Lord Mackay recommended that “Judges and magistrates should be encouraged to do better case management. Directions might have to be issued….for that purpose. In particular, cases should be fixed and heard in such a manner that it should be clear that it is for counsel to make himself available for the court and not vice-versa. Cases should be fixed and heard de die in diem, i.e., on consecutive days, until disposed of”. What do we witness today? Delay appears to be endemic in our system. Cases drag on in the courts especially the Supreme Court. The worse aspect of the delay is the inordinately long time a judgment takes to be delivered after the hearing. For example, is it fair for an accused who is on remand to be acquitted 10 years after a trial?
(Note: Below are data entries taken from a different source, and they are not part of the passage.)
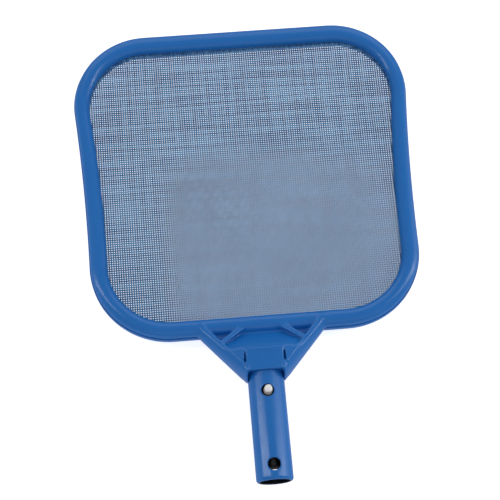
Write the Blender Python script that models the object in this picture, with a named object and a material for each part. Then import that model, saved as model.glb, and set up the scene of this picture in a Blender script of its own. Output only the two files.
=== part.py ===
"""Leaf skimmer: a flat, rounded net frame with a yoke that holds a short tube handle.

Metres, +Z up. The skimmer lies flat: +Y points to the leading edge, -Y to the open end
of the handle and +Z to the front. The origin is the centre of the whole skimmer's box,
which is on the handle's axis, in the plane of the net.
"""

import math

import bmesh
import bpy
from mathutils import Vector

# ---- Driving dimensions -------------------------------------------------------------

# Frame outline, measured on the front bead.
FRAME_LENGTH = 0.2626  # leading edge to yoke edge
HALF_WIDTH_BACK = 0.1314  # half the width where the sides leave the yoke corners
SIDE_FLARE = 0.0059  # how far each side bows out by the leading corners
LEAD_CORNER_RADIUS = 0.060
BACK_CORNER_RADIUS = 0.0625

# Bead of the front frame.
BEAD_WIDTH_LEAD = 0.0148
BEAD_WIDTH_SIDE_LEAD = 0.0119
BEAD_WIDTH_SIDE_BACK = 0.0134
BEAD_WIDTH_BACK = 0.0133
BEAD_HEIGHT = 0.0082  # net plane to crest
BEAD_WALL = 0.0016  # straight foot of the bead under its round top

# Ring behind the net.
RING_DEPTH = 0.0056  # net plane to flat back
RING_PROUD = 0.0010  # how far the ring stands out round the bead
RING_ROUND = 0.0012

# Net.
NET_THICKNESS = 0.0008
NET_BITE = 0.0050  # how far the net reaches under the bead

# Yoke.
BLOCK_HALF_WIDTH = 0.0143
BLOCK_DRAFT = 0.0045  # how much wider the block is at the net plane, each side
BLOCK_LENGTH = 0.0172
BLOCK_RISE = 0.0030  # block face above the crest of the handle
BLOCK_BACK_SHARE = 0.98  # depth of the block behind the net, as a share of its front
RAMP_LENGTH = 0.0150
YOKE_REACH = 0.0335  # yoke edge of the frame to the lower end of the block
ARM_SPREAD = 0.0500  # half the distance between the arms at the frame
ARM_FLANK = 0.0062  # ridge of an arm to its outer edge
ARM_RIDGE_INSET = 0.0015  # ridge inside that edge's corner, at the bead
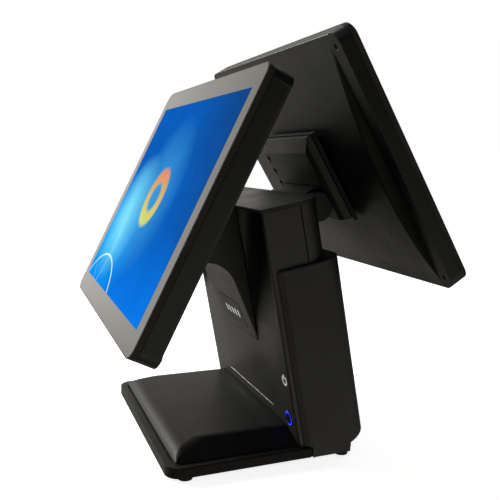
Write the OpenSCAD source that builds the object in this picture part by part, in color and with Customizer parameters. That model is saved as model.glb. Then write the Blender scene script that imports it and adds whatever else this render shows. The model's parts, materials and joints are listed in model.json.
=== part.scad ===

Can such outrageous injustice be tolerated and for how long more?

Bringing in all sorts of reforms is one thing. But above all, there must be a total change in the attitude of judges and magistrates in regard to the length of time it takes to hear a case and the time it takes to deliver a judgment. The more a judgment is delayed, the more suspicious people may get about the reason for this. People cannot be prevented from speculating.

“The only glitter of hope lies with the DPP and the Judiciary. The independence of these two institutions and the integrity of the judges constitutes the cornerstone of the rule of law and of our flawed democracy.”

In the 2021/2022 budget speech, it was announced that new provisions would be introduced in relation to time limits for judgements and rules on adjournments. This has remained a dead letter. Even in the absence of new provisions, the judiciary should take upon itself to prevent undue delays in the hearing of cases and the delivery of judgments. A court of law cannot be hostage to all kinds of technical objections which then prolong the hearing of cases. Further, judges and magistrates when dealing with objections should not unduly delay their rulings.

The judiciary should not only be independent but must be seen to be independent. Long delays and the different attitudes of some members of the Judiciary, which may appear to be hostile at times, towards some members of the legal profession, can ruin that perception of independence. It is one thing to have a Judiciary. It is quite another thing if it fails to fulfill its role fearlessly. Efficient functioning of the Judiciary and any other institution is what differentiates countries that achieve and those that do not. In an interview in the Mauritius Times on 12 February 2021, former President Cassam Uteem stated: “The only glitter of hope lies with the DPP and the Judiciary. The independence of these two institutions and the integrity of the judges constitutes the cornerstone of the rule of law and of our flawed democracy”.